Florida is not coming close to meeting its current water needs, let alone the projected increase in coming years.  Florida’s failure to manage its water is slowly killing our springs and our rivers are not far behind.  Falling aquifer levels are also allowing salt water to appear in areas where it is not welcome.

Most legislators and administrative law judges look to the day and have no foresight, and so are useless as a solution to the problem.

Charging for water use is inevitable and may come too late to save some resources.

Equally grave is the action-in-ignorance policy of the DEP, water districts and some municipalities regarding deep well injections.  Little is known of future consequences which may be disastrous. We are just now learning that dying coral reefs may have the cause in excess nitrogen which is human generated.  South Florida is p0lluting the ocean by injections.

Read the original article in the Herald Tribune  here at this link.

Comments by OSFR historian Jim Tatum.
-A river is like a life: once taken, it cannot be brought back-


 

 

Florida’s expanding population applies pressure on water supplies

 

State, water management districts and local utilities promote conservation, reclaimed water and new sources

Given its birth and death rates and constant influx of newcomers, Florida’s population is increasing by more than 900 people daily.

That expanding population requires water — water to drink, cook, bathe, grow food, even operate power plants.

The Florida Office of Economic & Demographic Research says the statewide daily demand for water, 6.4 billion gallons as of 2015, is projected to increase by 17% in the next 20 years to more than 7.5 billion gallons as the population climbs to 25.2 million.

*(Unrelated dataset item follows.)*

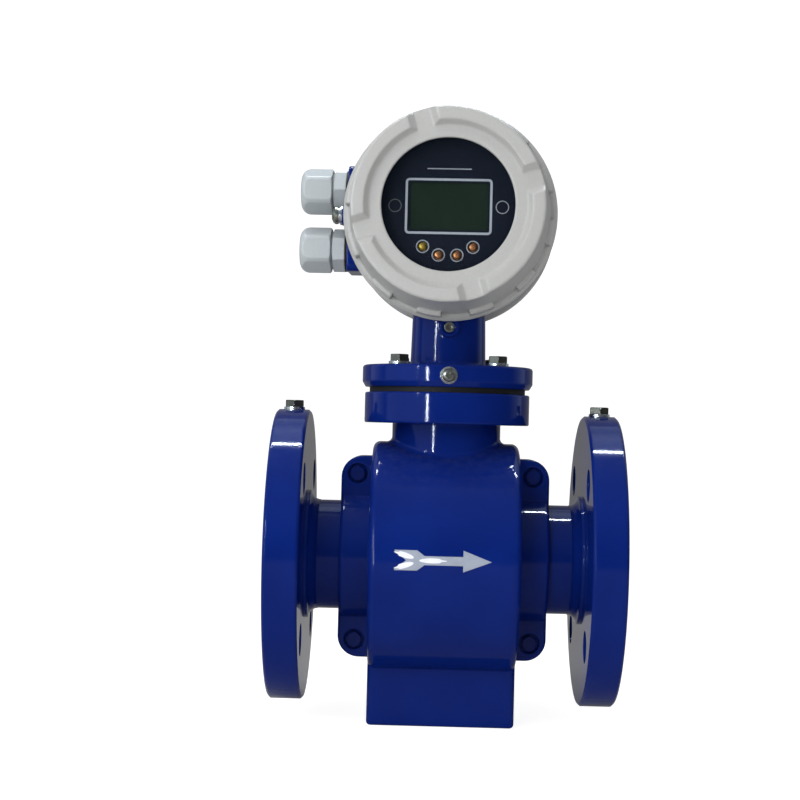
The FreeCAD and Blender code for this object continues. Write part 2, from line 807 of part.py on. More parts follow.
def gland_washers():
    return group([tube(gland_washer_r, gland_thread_r + 0.1, (block_face_x, gland_y, z), -AX, gland_washer_t)
                  for z in gland_zs])


def gland_seal(z):
    r = gland_pocket_r - free_gap
    return tube(r, gland_seal_bore_r, (gland_seal_x, gland_y, z), -AX, gland_seal_len)


def gland_nut(z):
    """Domed hexagon nut, open at both ends."""
    start = V(gland_nut_x, gland_y, z)
    prism = hexagon(gland_nut_af, tuple(start), -AX, gland_nut_len, AZ)
    shoulder = gland_nut_len - gland_nut_dome
    r = gland_nut_corner_r
    dome = [(0, 0), (0, r - 0.8), (0.8, r), (shoulder, r)]
    for i in range(1, 7):
        a = math.radians(15 * i)
        dome.append((shoulder + gland_nut_dome * math.sin(a), r - gland_nut_dome * (1 - math.cos(a))))
    dome.append((gland_nut_len, 0))
    body = prism.common(revolved(dome, start, -AX, AZ))
    inner_a = gland_nut_x - gland_seal_x + gland_seal_len + free_gap
    thread_a = gland_hex_h + gland_sleeve_len - (gland_hex_x - gland_nut_x) + free_gap
    thread = cyl(gland_sleeve_r + running_gap, (gland_nut_x + 1, gland_y, z), -AX, thread_a + 1)
    room = cyl(gland_pocket_r, (gland_nut_x + 1, gland_y, z), -AX, inner_a + 1)
    mouth = cyl(gland_nut_mouth_r, (gland_nut_x + 1, gland_y, z), -AX, gland_nut_len + 2)
    return cut(body, [thread, room, mouth])


def housing_ground_screw():
    x = block_face_x - ground_boss_h - m5_washer_t - spring_washer_t
    shank = ground_tap_depth + m5_washer_t + spring_washer_t - 0.5
    return pan_screw(m5_r - seat_gap, m5_head_r, m5_head_h, (x, ground_y, ground_z), -AX, AZ, shank)


def housing_ground_washers():
    x = block_face_x - ground_boss_h
    flat = tube(m5_washer_r, m5_r + 0.1, (x, ground_y, ground_z), -AX, m5_washer_t)
    spring_r = m5_washer_r - spring_washer_inset
    spring = tube(spring_r, m5_r + 0.1, (x - m5_washer_t, ground_y, ground_z), -AX, spring_washer_t)
    return group([flat, spring])


# ---------------------------------------------------------------- covers
def cover_outline(reach):
    """Outer half outline of a cover, from its rim to the centre of its front step."""
    step_a = reach - band_h
    lip_a = rim_a + cover_lip_w
    return [(rim_a, 0), (rim_a, cover_lip_r - 0.6), (rim_a + 0.6, cover_lip_r), (lip_a, cover_lip_r),
            (lip_a + cover_lip_bevel, cover_lip_r - cover_lip_bevel),
            (lip_a + cover_lip_bevel, cover_wall_r), (step_a, cover_front_r), (step_a, 0)]


def cover_band(reach, side):
    """Ring raised round the cover's front, cut through by gaps with sloping ends."""
    step_a = reach - band_h
    slope = (cover_wall_r - cover_front_r) / (step_a - rim_a - cover_lip_w - cover_lip_bevel)
    outline = [(step_a - 1.5, band_inner_r), (step_a, band_inner_r), (reach, band_top_inner_r)]
    top_r = cover_front_r - slope * (band_h - band_edge)
    for i in range(5):
        a = math.radians(22.5 * i)
        outline.append((reach - band_edge * (1 - math.cos(a)), top_r - band_edge * (1 - math.sin(a))))
    outline += [(step_a, cover_front_r), (step_a - 1.5, cover_front_r)]
    half = band_gap_r * math.radians(band_gap_angle / 2)
    rise = band_h + 1
    tools = []
    for i in range(band_gap_count):
        corners = [(-half, step_a), (half, step_a), (half + rise, step_a + rise), (-half - rise, step_a + rise)]
        wire = Part.makePolygon([HEAD + AX * (band_inner_r - 5) - AY * side * a + AZ * t
                                 for t, a in corners + corners[:1]])
        tool = Part.Face(wire).extrude(AX * (cover_lip_r - band_inner_r + 5))
        tool.rotate(HEAD, -AY * side, band_gap_phase + 360.0 / band_gap_count * i)
        tools.append(tool)
    return cut(about_head(outline, side), tools)


def cover_lugs(side):
    """Grip lugs round the foot of the side wall."""
    a0 = rim_a + cover_lip_w + cover_lip_bevel - 0.5
    a1 = a0 + lug_len
    outline = [(a0, cover_front_r), (a0, lug_r), (a1 - lug_edge, lug_r), (a1, lug_r - lug_edge),
               (a1, cover_front_r)]
    lugs = []
    for i in range(lug_count):
        lug = about_head(outline, side, lug_angle)
        lug.rotate(HEAD, -AY * side, lug_phase + 360.0 / lug_count * i)
        lugs.append(lug)
    return lugs


def cover_body(reach, side):
    return fuse([about_head(cover_outline(reach), side), cover_band(reach, side)] + cover_lugs(side))


def cover_hollow(side, depth_a):
    r = spigot_r + running_gap
    ring_room_a = ring_a + seal_ring_section / 2 + free_gap
    ring_room_r = ring_r + seal_ring_section / 2 + free_gap
    thread_a = spigot_a + 1.0
    return [head_cyl(ring_room_r, rim_a - 1, ring_room_a, side),
            head_cyl(r, rim_a - 1, thread_a, side),
            head_cyl(cover_cavity_r, rim_a - 1, depth_a, side)]


def front_cover():
    body = cover_body(front_cover_reach, 1)
    lip_a = front_step_a - window_lip
    tools = cover_hollow(1, retainer_a)
    tools.append(head_cyl(glass_seat_r, rim_a, lip_a))
    tools.append(head_cyl(window_r, rim_a, front_cover_reach + 5))
    return cut(body, tools)


def rear_cover():
    body = cover_body(rear_cover_reach, -1)
    return cut(body, cover_hollow(-1, rear_cover_reach - band_h - barrel_wall))


def cover_seal(side):
    return torus(HEAD - AY * side * ring_a, AY, ring_r, seal_ring_section)


def window_gasket():
    ring = head_cyl(glass_seat_r - seat_gap, glass_a1, glass_a1 + window_gasket_t)
    return ring.cut(head_cyl(window_r + 0.8, glass_a1 - 1, glass_a1 + 2))


def window_glass():
    return head_cyl(glass_seat_r - seat_gap, glass_a0, glass_a1)


def window_retainer():
    ring = head_cyl(glass_seat_r - seat_gap, retainer_a, glass_a0)
    return ring.cut(head_cyl(glass_seat_r - retainer_w, retainer_a - 1, glass_a0 + 1))


# ---------------------------------------------------------------- electronics
def head_box(x_half, z_half, a0, a1, x=0.0, z=0.0):
    return box(x - x_half, x + x_half, -a1, -a0, head_axis_z + z - z_half, head_axis_z + z + z_half)


def button_cylinder(place, r, a0, a1):
    x, z = place
    return cyl(r, (x, -a0, head_axis_z + z), -AY, a1 - a0)


def faceplate():
    disc = head_cyl(cover_cavity_r - face_inset, face_a0, face_a1)
    tools = [head_box(lcd_w / 2, lcd_h / 2, face_a0 - 1, face_a1 + 1)]
    for place in button_places:
        tools.append(button_cylinder(place, button_hole_r, face_a0 - 1, face_a1 + 1))
    return cut(disc, tools)


def display_carrier():
    disc = head_cyl(spigot_in_r - face_inset, carrier_a, face_a0)
    room = lcd_frame + 0.4
    tools = [head_box(lcd_w / 2 + room, lcd_h / 2 + room, carrier_a - 1, face_a0 + 1)]
    for place in button_places:
        tools.append(button_cylinder(place, button_flange_r + free_gap, carrier_a - 1, face_a0 + 1))
    return cut(disc, tools)


def lcd_module():
    a1 = face_a0 - lcd_recess
    return head_box(lcd_w / 2 + lcd_frame, lcd_h / 2 + lcd_frame, a1 - lcd_t, a1)


def board(a1):
    return head_cyl(spigot_in_r - board_inset, a1 - board_t, a1)


def display_board():
    return board(carrier_a)


def middle_post_a():
    return -partition_y + rear_post_len + board_t


def main_board_a():
    return middle_post_a() + middle_post_len + board_t


def power_board():
    return board(middle_post_a())


def main_board():
    return board(main_board_a())


def board_posts():
    """Three tiers of posts that stack the boards on the partition."""
    tiers = [(-partition_y, rear_post_len),
             (middle_post_a(), middle_post_len),
             (main_board_a(), carrier_a - board_t - main_board_a())]
    posts = []
    for a, length in tiers:
        for x in (-post_reach, post_reach):
            for z in (-post_reach, post_reach):
                posts.append(cyl(post_r, (x, -a, head_axis_z + z), -AY, length))
    return group(posts)


def button(place):
    flange_a1 = face_a0 - free_gap
    cap_a = face_a1 + button_proud
    dome = 0.5
    cap = button_cylinder(place, button_r, flange_a1 - 0.1, cap_a)
    cap = rounded(cap, dome, lambda p: near(p.y, -cap_a))
    flange = button_cylinder(place, button_flange_r, flange_a1 - button_flange_t, flange_a1)
    tip_a = carrier_a + switch_h + button_travel + free_gap
    stem = button_cylinder(place, button_stem_r, tip_a, flange_a1)
    return fuse([cap, flange, stem])


def tact_switches():
    half = switch_side / 2
    return group([head_box(half, half, carrier_a, carrier_a + switch_h, x, z) for x, z in button_places])


def terminal_block():
    y0 = partition_y + partition_t
    body = box(-terminal_half_x, terminal_half_x, y0, y0 + terminal_depth,
               head_axis_z - terminal_half_z, head_axis_z + terminal_half_z)
    tools = []
    for x in terminal_xs():
        tools.append(cyl(terminal_screw_r + 0.8, (x, y0 + terminal_depth - 3, head_axis_z), AY, 5))
    return cut(body, tools)


def terminal_xs():
    pitch = 2 * terminal_half_x / terminal_count
    return [pitch * (i - (terminal_count - 1) / 2) for i in range(terminal_count)]


def terminal_screws():
    y = partition_y + partition_t + terminal_depth - 3
    return group([cyl(terminal_screw_r, (x, y, head_axis_z), AY, 3 - terminal_screw_proud)
                  for x in terminal_xs()])


# ---------------------------------------------------------------- all pieces
def sensor_pieces():
    whole = whole_shell()
    return {
        "measuring_tube": measuring_tube(),
        "liner": liner(),
        "inlet_flange": flange(-1),
        "outlet_flange": flange(1),
        "flange_ground_screws": flange_ground_screws(),
        "front_shell": shell_half(whole, -1),
        "rear_shell": shell_half(whole, 1),
        "seam_gasket": seam_gasket(whole),
        "collar_seals": collar_seals(),
        "shell_bolts": shell_bolts(),
        "shell_nuts": shell_nuts(),
        "pole_piece_upper": pole_piece(1),
        "pole_piece_lower": pole_piece(-1),
        "coil_upper": coil(1),
        "coil_lower": coil(-1),
        "magnetic_yoke": magnetic_yoke(),
        "sensor_leads": sensor_leads(),
        "lead_feedthrough": lead_feedthrough(),
        "electrode_front": electrode(-1),
        "electrode_rear": electrode(1),
        "electrode_bushes": electrode_bushes(),
        "electrode_nuts": electrode_nuts(),
        "neck_gasket": neck_gasket(),
        "neck_seat": neck_seat(),
        "neck_bolts": neck_bolts(),
        "neck_washers": neck_washers(),
        "neck_ground_screw": neck_ground_screw(),
        "ground_washers": ground_washers(),
        "neck_set_screw": neck_set_screw(),
    }


def head_pieces():
    pieces = {
        "housing": housing(),
        "stem_seal": stem_seal(),
        "gland_bodies": group([gland_body(z, corner) for z, corner in zip(gland_zs, (AY, AZ))]),
        "gland_washers": gland_washers(),
        "housing_ground_screw": housing_ground_screw(),
        "housing_ground_washers": housing_ground_washers(),
        "front_cover": front_cover(),
        "front_cover_seal": cover_seal(1),
        "window_gasket": window_gasket(),
        "window_glass": window_glass(),
        "window_retainer": window_retainer(),
        "rear_cover": rear_cover(),
        "rear_cover_seal": cover_seal(-1),
        "faceplate": faceplate(),
        "display_carrier": display_carrier(),
        "lcd_module": lcd_module(),
        "display_board": display_board(),
        "tact_switches": tact_switches(),
        "main_board": main_board(),
        "power_board": power_board(),
        "board_posts": board_posts(),
        "terminal_block": terminal_block(),
        "terminal_screws": terminal_screws(),
    }
    for name, z in zip(("upper", "lower"), gland_zs):
        pieces["gland_seal_" + name] = gland_seal(z)
        pieces["gland_nut_" + name] = gland_nut(z)
    for i, place in enumerate(button_places):
        pieces["button_%d" % (i + 1)] = button(place)
    return {name: turned(shape) for name, shape in pieces.items()}


def main():
    os.makedirs("parts", exist_ok=True)
    pieces = sensor_pieces()
    pieces.update(head_pieces())
    for name, shape in pieces.items():
        shape.exportStep("parts/%s.step" % name)
        print("%-24s %2d solids  %10.1f mm3  %s" % (name, len(shape.Solids), shape.Volume, shape.isValid()))


main()
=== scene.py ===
"""Electromagnetic flow meter: paint, metal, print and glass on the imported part, and its studio.

Metres. The frame's CAD nodes stay as they are and get their finishes here. The print, the
screen, the button caps and the flow arrow are modelled on them.
"""

import math

import bmesh
import bpy
from bpy.props import FloatProperty, FloatVectorProperty, IntProperty, PointerProperty
from mathutils import Matrix, Vector


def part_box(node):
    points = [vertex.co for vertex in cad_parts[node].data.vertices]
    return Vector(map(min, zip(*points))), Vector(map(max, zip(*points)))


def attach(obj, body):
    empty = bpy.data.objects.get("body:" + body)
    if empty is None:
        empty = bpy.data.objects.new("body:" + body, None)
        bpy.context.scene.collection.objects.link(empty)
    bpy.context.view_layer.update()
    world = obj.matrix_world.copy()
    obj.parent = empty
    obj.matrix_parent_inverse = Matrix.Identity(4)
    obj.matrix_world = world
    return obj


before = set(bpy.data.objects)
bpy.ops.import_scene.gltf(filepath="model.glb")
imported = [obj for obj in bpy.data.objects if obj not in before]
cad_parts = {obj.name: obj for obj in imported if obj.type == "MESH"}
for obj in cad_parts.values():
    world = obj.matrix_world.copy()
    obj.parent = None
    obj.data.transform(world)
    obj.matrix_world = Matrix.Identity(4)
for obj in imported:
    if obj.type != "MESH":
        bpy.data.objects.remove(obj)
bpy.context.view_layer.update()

bl_info = {
    "name": "Flow Meter Finish",
    "version": (1, 0, 0),
    "blender": (4, 5, 0),
    "location": "View3D > Sidebar > Flow Meter",
    "description": "Finishes an electromagnetic flow meter with paint, metal, print and glass",
    "category": "Object",
}

MM = 0.001
UP = Vector((0, 0, 1))


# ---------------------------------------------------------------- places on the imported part
def middle(node):
    lo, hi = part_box(node)
    return (lo + hi) / 2


HEAD_TURN = math.radians(-2.4)       # the head's turn on its seat at rest
PANEL_FRONT = 61.8 * MM              # from the head's axis of turn to the panel's face
HEAD_Z = middle("faceplate").z
DRUM_R = 65.5 * MM
FOOT_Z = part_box("front_shell")[0].z
NEAR = 0.001 * MM                    # slack when a point is looked for on a line
KEYS = (1, 2, 3, 4)


# ---------------------------------------------------------------- settings
def length(name, about, value):
    return FloatProperty(name=name, description=about, default=value * MM, min=0.0, precision=5,
                         subtype="DISTANCE", unit="LENGTH")


def colour(name, about, value):
    return FloatVectorProperty(name=name, description=about, default=value, size=3, min=0.0, max=1.0,
                               subtype="COLOR")


def amount(name, about, value):
    return FloatProperty(name=name, description=about, default=value, min=0.0, max=1.0, subtype="FACTOR")


def power(name, about, value):
    return FloatProperty(name=name, description=about, default=value, min=0.0, unit="POWER")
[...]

That demand could be higher and the availability of that water lessened if climate change increases the frequency of droughts.

Not one of Florida’s five water management districts, which oversee permits for water supplies, “can meet its future demand solely with existing source capacity,” the agency stated in a recent report.

For the environmental group ManaSota-88, a key concern regarding future drinking water supplies involves “carrying capacity.”

“Carrying capacity refers to the number of individuals who can be supported without degrading the natural, cultural and social environment,” Glenn Compton, chairman of the organization, explained. “One of the earliest signs of an area exceeding its carrying capacity is the increasing difficulty an area has in providing good quality, reasonably priced drinking water to its residents.”

With 27,561 miles of streams and rivers, more than 7,700 lakes larger than 10 acres, 11.3 million acres of freshwater and tidal wetlands, more than 1,000 springs and hundreds of miles of frontage on the Atlantic Ocean and Gulf of Mexico, the Sunshine State — 40 percent of which is covered by water — appears to have infinite sources of H2O.

Yet tapping new sources can be problematic and increasingly expensive. To meet the statewide demand through 2035, the EDR office estimates the costs could be between $1.6 billion and $2.2 billion.

In addition, the U.S. Environmental Protection Agency estimates it could cost $21.9 billion for capital improvements for Florida’s existing utility systems to continue to provide safe drinking water through 2034.